Dans la foulée, le président de la commission des finances s'est remis en selle sur un cheval de bataille cher à la gauche de l'hémicycle, celui de la lutte contre l'évasion fiscale. Comme en commission, l'amendement visant à instaurer un "impôt Zucman", du nom de l'économiste Gabriel Zucman, a été adopté. Une mesure permettant de remédier en partie à l’évasion fiscale en taxant les multinationales à hauteur des gains réellement réalisés en France, en récupérant une part d’impôt sur les bénéfices qui auraient été artificiellement localisés dans des paradis fiscaux. Concrètement, l'amendement dispose que "l'administration fiscale calculerait la différence entre l'impôt que devrait une entreprise si tous ses bénéfices mondiaux avaient été taxés à 25%, et l'impôt effectivement payé par l'entreprise à la France".

Si le Rassemblement national a soutenu cet amendement, permettant ainsi son adoption par l'addition de ses voix à celles du Nouveau Front populaire, l’amendement suivant, cette fois issu des bancs du groupe présidé par Marine Le Pen, a été adopté grâce à l'apport des suffrages du NFP. Il prévoit d’appliquer, comme c’était le cas avant 2005, le dispositif de rapatriement des bénéfices des groupes français pour les filiales établies dans un Etat membre de la Communauté Européenne.

Haro sur les "profiteurs de crise"

Autre sujet sur lequel le gouvernement et le socle commun ont accusé un revers, celui des superprofits.
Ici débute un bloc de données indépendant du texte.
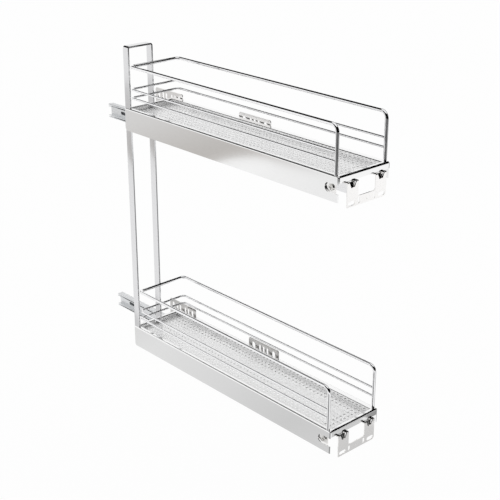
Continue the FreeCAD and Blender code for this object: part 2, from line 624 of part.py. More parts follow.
def door_parts(tier, base):
    """The bracket that carries the cabinet door, with its adjuster and clamp screws."""
    plate = dim.plate
    left, right, foot = dim.door_left, dim.door_right, -dim.door_drop
    face = -dim.door_reach
    top = -dim.lip - dim.play
    arm = dim.gauge + 1.3
    arm_foot = -dim.adjuster_drop - 8
    arm_front = dim.door_left - 5
    body = new_body(tier + "_door_bracket", base)
    prism(body, "face", "Y", face, face + plate, box((left, foot), (right, top)))
    round_edges(body, "foot_corner", dim.door_corner, "Y", [(right, foot)])
    prism(body, "tab", "Z", top - plate, top,
          [(left, face), (right, face), (right, dim.tab_length), (arm, dim.tab_length),
           (arm, arm_front), (left, arm_front)])
    prism(body, "arm", "X", arm, arm + plate, box((arm_front, arm_foot), (dim.tab_length, top)))
    round_edges(body, "face_bend", 1.2, "X", [(face, top)])
    leg = dim.door_leg
    bar_top = foot + dim.door_bar
    prism(body, "window", "Y", face - 1, face + plate + 0.5,
          box((left + leg, bar_top), (right - leg, top + 1)), cut=True)
    round_edges(body, "window_corners", dim.window_corner, "Y",
                [(left + leg, bar_top), (right - leg, bar_top)])
    prism(body, "tab_window", "Z", top - plate - 1, top + 1,
          box((left + leg, face - 1), (right - leg, 14)), cut=True)
    for name, middle in (("left_hook", left + leg / 2), ("right_hook", right - leg / 2)):
        prism(body, name, "Y", face - 1, face + plate + 3,
              [(middle - 8, top + 1), (middle - 3.5, top - 9),
               (middle + 3.5, top - 9), (middle + 8, top + 1)], cut=True)
    slot_y = foot + dim.door_slot_rise
    reach = dim.door_slot_length / 2 - dim.door_slot_radius
    slots = [lambda sketch, x=x: draw_slot(sketch, (x, slot_y), reach, dim.door_slot_radius, False)
             for x in (left + dim.door_slot_inset, right - dim.door_slot_inset)]
    prism(body, "screw_slots", "Y", face - 1, face + plate + 1, *slots, cut=True)
    slots = [lambda sketch, x=x: draw_slot(sketch, (x, foot + 6.5), 2.75, 1.75, True)
             for x in (left + leg + 1.5, right - leg - 1.5)]
    centre = (left + right) / 2
    slots.append(lambda sketch: draw_circle(sketch, (centre, foot + 5), 1.1))
    prism(body, "bar_slots", "Y", face - 1, face + plate + 1, *slots, cut=True)
    slots = [lambda sketch, x=x: draw_slot(sketch, (x, dim.screw_y), 2.5, clamp_screw + 0.4, True)
             for x in clamp_spots]
    prism(body, "clamp_slots", "Z", top - plate - 1, top + 1, *slots, cut=True)
    prism(body, "adjuster_hole", "X", arm - 1, arm + plate + 1,
          lambda sketch: draw_circle(sketch, (dim.adjuster_y, -dim.adjuster_drop), adjuster_radius + 0.05),
          cut=True)

    body = new_body(tier + "_adjuster_screw", base)
    head = size(5.2)
    outer = size(0.4)
    profile = [(outer, 0), (arm + plate + 5, 0), (arm + plate + 5, adjuster_radius), (arm, adjuster_radius),
               (arm, head), (outer + 0.8, head), (outer, head - 0.8)]
    turned(body, "screw", dim.adjuster_y, 0, -dim.adjuster_drop, profile, "H_Axis")
    across, y, z = size(0.7), dim.adjuster_y, -dim.adjuster_drop
    arm_length = size(3.2)
    cross = [(y - across, z - arm_length), (y + across, z - arm_length), (y + across, z - across),
             (y + arm_length, z - across), (y + arm_length, z + across), (y + across, z + across),
             (y + across, z + arm_length), (y - across, z + arm_length), (y - across, z + across),
             (y - arm_length, z + across), (y - arm_length, z - across), (y - across, z - across)]
    prism(body, "cross_recess", "X", outer - 1, outer + 1.4, cross, cut=True)

    body = new_body(tier + "_clamp_screws", base)
    seat = top - plate - dim.play
    head = clamp_screw * 2
    level = tray_underside + dim.gauge
    profile = [(0, seat - 2), (head, seat - 2), (head, seat), (clamp_screw, seat),
               (clamp_screw, level), (0, level)]
    screw = turned(body, "screw", dim.screw_y, clamp_spots[0], 0, profile)
    repeat(body, "screws", screw, "X", clamp_spots[1] - clamp_spots[0], 2)


def rear_frame():
    """The upright frame of flat bar that ties the two trays together."""
    body = new_body("rear_frame", shifted())
    left = dim.gauge
    right = left + dim.frame_width
    bar = dim.bar_gauge
    top, foot = dim.frame_top, -dim.frame_foot
    prism(body, "bar", "Y", leg_front, leg_front + dim.bar_width,
          [(left, foot), (left, top), (right, top), (right, foot), (right - bar, foot),
           (right - bar, top - bar), (left + bar, top - bar), (left + bar, foot)])
    round_edges(body, "outer_bends", 4.5, "Y", [(left, top), (right, top)])
    round_edges(body, "inner_bends", 1.5, "Y", [(left + bar, top - bar), (right - bar, top - bar)])


tiers = (
    ("lower", size(0), dim.lower_runner_drop, dim.lower_bracket_rise),
    ("upper", dim.tier_height, dim.upper_runner_drop, dim.upper_bracket_rise),
)
for tier, height, runner_drop, rise in tiers:
    rail_centre = -runner_drop - rail_half
    tray_base = shifted(up=height)
    runner_parts(tier, shifted(rail_back, up=height + rail_centre))
    bracket_y = dim.front_bracket_y + bracket_shift(tier)
    wall_brackets(tier, shifted(wall_face, bracket_y, height - dim.screw_line), rise, rail_centre)
    tray_parts(tier, tray_base)
    carrier_parts(tier, tray_base, rail_centre)
    door_parts(tier, tray_base)
rear_frame()
doc.recompute()

bodies = [item for item in doc.Objects if item.TypeId == "PartDesign::Body"]
for item in doc.Objects:
    if "Invalid" in item.State or "Error" in item.State:
        raise RuntimeError(item.Label + " has the state " + ", ".join(item.State))
for body in bodies:
    if body.Shape.isNull() or not body.Shape.isValid():
        raise RuntimeError(body.Label + " has no valid shape")
    body.Shape.exportStep("parts/" + body.Label + ".step")
print(len(bodies), "pieces")
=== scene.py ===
import json
import math

import bpy
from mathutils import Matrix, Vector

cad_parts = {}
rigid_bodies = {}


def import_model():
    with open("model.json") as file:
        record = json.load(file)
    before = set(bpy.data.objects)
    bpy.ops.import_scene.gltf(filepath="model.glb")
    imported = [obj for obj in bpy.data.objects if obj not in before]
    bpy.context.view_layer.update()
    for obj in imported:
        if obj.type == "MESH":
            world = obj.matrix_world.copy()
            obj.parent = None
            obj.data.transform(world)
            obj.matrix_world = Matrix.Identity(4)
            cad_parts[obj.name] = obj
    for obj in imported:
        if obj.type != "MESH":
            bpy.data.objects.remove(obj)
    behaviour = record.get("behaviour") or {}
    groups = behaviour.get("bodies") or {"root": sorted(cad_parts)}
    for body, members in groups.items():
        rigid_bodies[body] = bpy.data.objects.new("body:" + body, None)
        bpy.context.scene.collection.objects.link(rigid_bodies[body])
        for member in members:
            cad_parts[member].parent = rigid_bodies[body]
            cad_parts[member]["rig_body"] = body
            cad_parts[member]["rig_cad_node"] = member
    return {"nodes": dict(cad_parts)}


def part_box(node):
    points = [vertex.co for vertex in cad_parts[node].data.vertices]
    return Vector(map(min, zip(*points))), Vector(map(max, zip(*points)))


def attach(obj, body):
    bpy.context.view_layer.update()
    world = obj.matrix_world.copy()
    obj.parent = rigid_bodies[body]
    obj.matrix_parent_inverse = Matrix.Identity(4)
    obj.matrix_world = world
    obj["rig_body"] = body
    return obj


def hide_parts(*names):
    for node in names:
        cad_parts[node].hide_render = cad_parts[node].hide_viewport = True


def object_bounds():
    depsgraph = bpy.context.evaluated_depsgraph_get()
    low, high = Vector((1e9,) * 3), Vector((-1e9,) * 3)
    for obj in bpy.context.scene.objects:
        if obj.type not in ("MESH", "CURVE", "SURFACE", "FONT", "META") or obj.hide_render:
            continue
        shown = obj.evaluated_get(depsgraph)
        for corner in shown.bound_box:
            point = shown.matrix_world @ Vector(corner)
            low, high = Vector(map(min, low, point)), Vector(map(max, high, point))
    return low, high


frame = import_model()
cad_box = [list(corner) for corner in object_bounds()]


# Wall brackets
# A front and a rear plate for each tier, pressed from 1.5 mm steel with a row of slots, and
# screwed to the cabinet's side wall. They are nickel-plated alike; the lower pair's darker tone
# is painted shade, and the upper pair's lighter tone is painted light.
class Shade:
    """A shader socket that takes part in sums like a number."""

    def __init__(self, finish, socket):
        self.finish = finish
        self.socket = socket

    def joined(self, operation, first, second):
        return self.finish.add("ShaderNodeMath", {"operation": operation}, {0: first, 1: second})

    def __add__(self, other):
        return self.joined("ADD", self, other)

    def __sub__(self, other):
        return self.joined("SUBTRACT", self, other)

    def __rsub__(self, other):
        return self.joined("SUBTRACT", other, self)

    def __mul__(self, other):
        return self.joined("MULTIPLY", self, other)

    __radd__ = __add__
    __rmul__ = __mul__


class Finish:
    """A surface finish, built from nodes on its own shader."""

    def __init__(self, name, metallic=1.0):
        self.material = bpy.data.materials.new(name)
        self.material.use_nodes = True
        self.tree = self.material.node_tree
        self.shader = self.tree.nodes["Principled BSDF"]
        self.set("Metallic", metallic)
        self.place = self.add("ShaderNodeTexCoord", output="Object")

    def add(self, kind, settings=None, inputs=None, output=0):
        """Adds a node: its settings first, then the values or links of its sockets."""
        node = self.tree.nodes.new(kind)
        for name, value in (settings or {}).items():
            if name == "stops":
                marks = node.color_ramp.elements
                while len(marks) < len(value):
                    marks.new(0.5)
                for mark, (position, colour) in zip(marks, value):
                    mark.position = position
                    mark.color = (*colour, 1)
            else:
                setattr(node, name, value)
        for socket, value in (inputs or {}).items():
            self.feed(node.inputs[socket], value)
        return Shade(self, node.outputs[output])

    def feed(self, socket, value):
        """Links a socket to a shade, or sets it to a value."""
        if isinstance(value, Shade):
            self.tree.links.new(value.socket, socket)
        else:
            socket.default_value = value

    def set(self, name, value):
        """Feeds one of the shader's own sockets."""
        self.feed(self.shader.inputs[name], value)

    def shine(self, shader):
        """Shows another shader in place of the finish's own one."""
        self.feed(self.tree.nodes["Material Output"].inputs["Surface"], shader)

    def noise(self, size, detail=2.0, stretch=(1, 1, 1)):
        """Soft noise from 0 to 1; size is the width of its blotches in metres."""
        turned = self.add("ShaderNodeMapping", inputs={"Vector": self.place, "Scale": stretch})
        inputs = {"Vector": turned, "Scale": 1 / size, "Detail": detail}
        return self.add("ShaderNodeTexNoise", inputs=inputs, output="Fac")

    def between(self, factor, first, second):
        """A colour that runs from the first to the second as the factor rises."""
        inputs = {"Factor": factor, "A": (*first, 1), "B": (*second, 1)}
        return self.add("ShaderNodeMix", {"data_type": "RGBA"}, inputs, "Result")

    def plated(self, dark, bright, roughness, spread, drift):
        """Tone and gloss that drift softly over the metal."""
        self.set("Base Color", self.between(drift, dark, bright))
        self.set("Roughness", drift * spread + (roughness - spread / 2))

    def grained(self, height):
        """A grain a hundredth of a millimetre deep."""
        inputs = {"Height": height, "Distance": 0.00001}
        self.set("Normal", self.add("ShaderNodeBump", inputs=inputs, output="Normal"))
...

Un amendement de La France insoumise a ainsi été adopté, visant explicitement Total Energie, ainsi que l'armateur CMA GCM, et pointant qu'en 2022 et 2023 ces entreprises aient pu réaliser des "bénéfices records" et jouir d'une imposition en France relevant d'un "privilège fiscal", auquel l'amendement vise à remédier.

Le ministre du Budget et des Comptes publics, Laurent Saint-Martin, sans remettre en cause "la philosophie" de la mesure, a justifié sa préférence de soumettre certains secteurs à une contribution exceptionnelle prévue dans le projet de loi de finances, afin d'éviter d'"ancrer dans le dur des taux de fiscalité qui vont complètement couper l’investissement".

"Nous avons la confirmation ce soir que, pour dérouler le tapis rouge du matraquage fiscal des entreprises, la gauche pourra toujours compter sur le Rassemblement national", a dénoncé Charles Sitzenstuhl (Ensemble pour la République) suite à l'adoption de l'amendement par l'addition des voix des deux blocs d'opposition au gouvernement.

Le crédit impôt recherche pointé du doigt

"La plus grosse niche fiscale du budget". C'est ainsi qu'Eva Sas (Ecologiste et social) a qualifié le crédit impôt recherche (CIR), que la gauche de l'hémicycle souhaite plus que jamais réformer. "Aujourd’hui on sait que Michelin va licencier 1200 personnes, et ils ont touché 55 millions de crédit impôt recherche en 2024. À un moment, il faut quand même qu’il y ait des critères (…) notamment d’emploi", a notamment argué Nicolas Sansu (Gauche démocrate et républicaine).

Si l'amendement d'Eva Sas visant à "recentrer" le CIR sur les TPE-PME n'a pas été adopté, les deux amendements identiques portés par les groupes Socialistes et Les Démocrates ont, en revanche, été votés. Objectif : supprimer le taux de 5 % de crédit pour les dépenses de recherche et développement au-delà de cent millions d’euros.

Les débats sur la partie "recettes" du budget 2025 se poursuivront ce jeudi 7 novembre, avec l'objectif d'en terminer l'examen vendredi soir, pour une mise au vote prévue, à ce stade, mardi 12 novembre. Si ce volet du projet de loi de finances est adopté, les députés examineront ensuite la partie "dépenses". En cas de rejet, le texte sera directement transmis au Sénat.